Jonric: What changes and advances do you see happening within the persistent online world category over the next year or two?

Raph Koster: Well, development is slow, so in the next year or two, I don’t know that we’re actually going to see that much change. I think the REAL changes will be in the games that are over a year away from release. Right now, most everyone is still working with tried and true design patterns. Even the stuff that most people think of as innovative isn’t all that new if you know the history of online gaming well – it’s just new to an audience this size. And there will be a rush to try current popular genres as online games. We’ll see RTS online, and space trading online, and wargame online, and racing game online, and Civ-style online, and god game online, etc., etc. We’ve already seen the announcements for lots of these. There are definitely too many games in development, and too many which are fantasy. In that market, we’re bound to see niches form, and a lot of games will just plain never come out – we’ve already seen that happen to a couple of intriguing designs, like Dark Zion. And I’m seeing a lot of people going, “thank goodness for the arrival of science fiction MMORPGs!” but I don’t think that’s going to make that big a difference either.

Jonric: How about if we look forward more, say over the next five years or so?
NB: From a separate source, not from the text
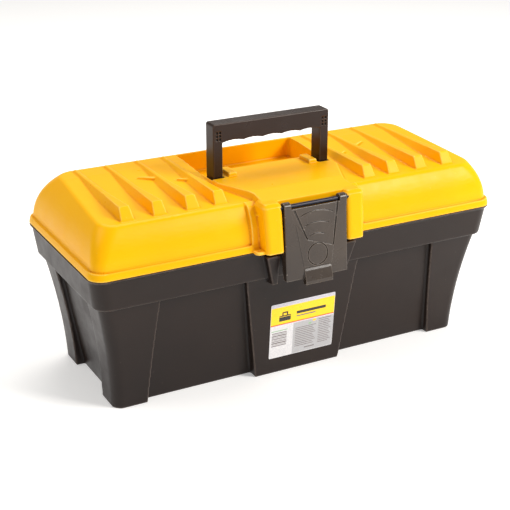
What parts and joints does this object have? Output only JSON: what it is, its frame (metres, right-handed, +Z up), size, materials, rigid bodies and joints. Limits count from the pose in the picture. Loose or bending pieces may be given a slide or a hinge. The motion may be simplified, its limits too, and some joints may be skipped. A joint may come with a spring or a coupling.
{
  "type": "toolbox with tray",
  "caption": "Moulded hand toolbox with a domed hinged lid, a fold-down carry handle, a front snap latch and a lift-out tray.",
  "frame": {"origin": "on the floor under the middle of the bin", "axes": "+X along the length to the right, front with the latch at -Y, +Z up"},
  "size_m": [0.4104, 0.2023, 0.2306],
  "materials": {
    "bin_plastic": "fine moulded texture, satin",
    "lid_plastic": "fine moulded texture, satin",
    "handle_plastic": "satin",
    "latch_plastic": "satin",
    "tray_plastic": "fine moulded texture, satin",
    "pin_steel": "blackened wire",
    "label_film": "printed film"
  },
  "bodies": {
    "bin": {"bin": "bin_plastic", "label": "label_film", "hinge_pin_left": "pin_steel", "hinge_pin_right": "pin_steel"},
    "lid": {"lid": "lid_plastic", "handle_pin_left": "pin_steel", "handle_pin_right": "pin_steel", "latch_pin": "pin_steel"},
    "carry_handle": {"carry_handle": "handle_plastic"},
    "front_latch": {"front_latch": "latch_plastic"},
    "tray": {"tray": "tray_plastic"}
  },
  "joints": [
    {"name": "lid_hinge", "type": "hinge", "parent": "bin", "child": "lid", "pos_m": [0, 0.0925, 0.1314], "axis": [-1, 0, 0], "range_deg": [0, 105]},
    {"name": "handle_hinge", "type": "hinge", "parent": "lid", "child": "carry_handle", "pos_m": [0, -0.009, 0.172], "axis": [-1, 0, 0], "range_deg": [0, 90]},
    {"name": "latch_hinge", "type": "hinge", "parent": "lid", "child": "front_latch", "pos_m": [0, -0.092, 0.1724], "axis": [-1, 0, 0], "range_deg": [0, 105]},
    {"name": "tray_lift", "type": "slide", "parent": "bin", "child": "tray", "axis": [0, 0, 1], "range_m": [0, 0.0925]}
  ],
  "couplings": [
    {"joint": "tray_lift", "follows": "lid_hinge", "m_per_rad": 0.05}
  ]
}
Raph Koster: There will probably be some highly public failures. And there will also, I suspect, be a couple of market-expanding monster hits. Stuff that carries major media licenses has the chance to really break open the market again. When Ultima Online came out, the level of market awareness of online worlds jumped by several multiples, and I think the same will happen again with the Middle-earths, Star Treks, Star Warses and Harry Potters. These are things that have appeal well outside the games market. The trick is going to be making the environment have the broad appeal that the license does. And that’s going to be very hard for all the game designers out there, because it’s an alien mode of thinking.

One thing that I don’t think the audience is prepared for is the visuals. I am just totally floored by how good upcoming games look, and I think it’s going to improve by another order of magnitude in short order. That scares me as a developer, because the level of detail that the public will demand is going to be very hard to generate, but I can’t wait to see the worlds that the industry makes.

Jonric: Do you think the market for online worlds will expand quickly enough to support all the games that are currently being developed? What are the main factors that will drive market expansion?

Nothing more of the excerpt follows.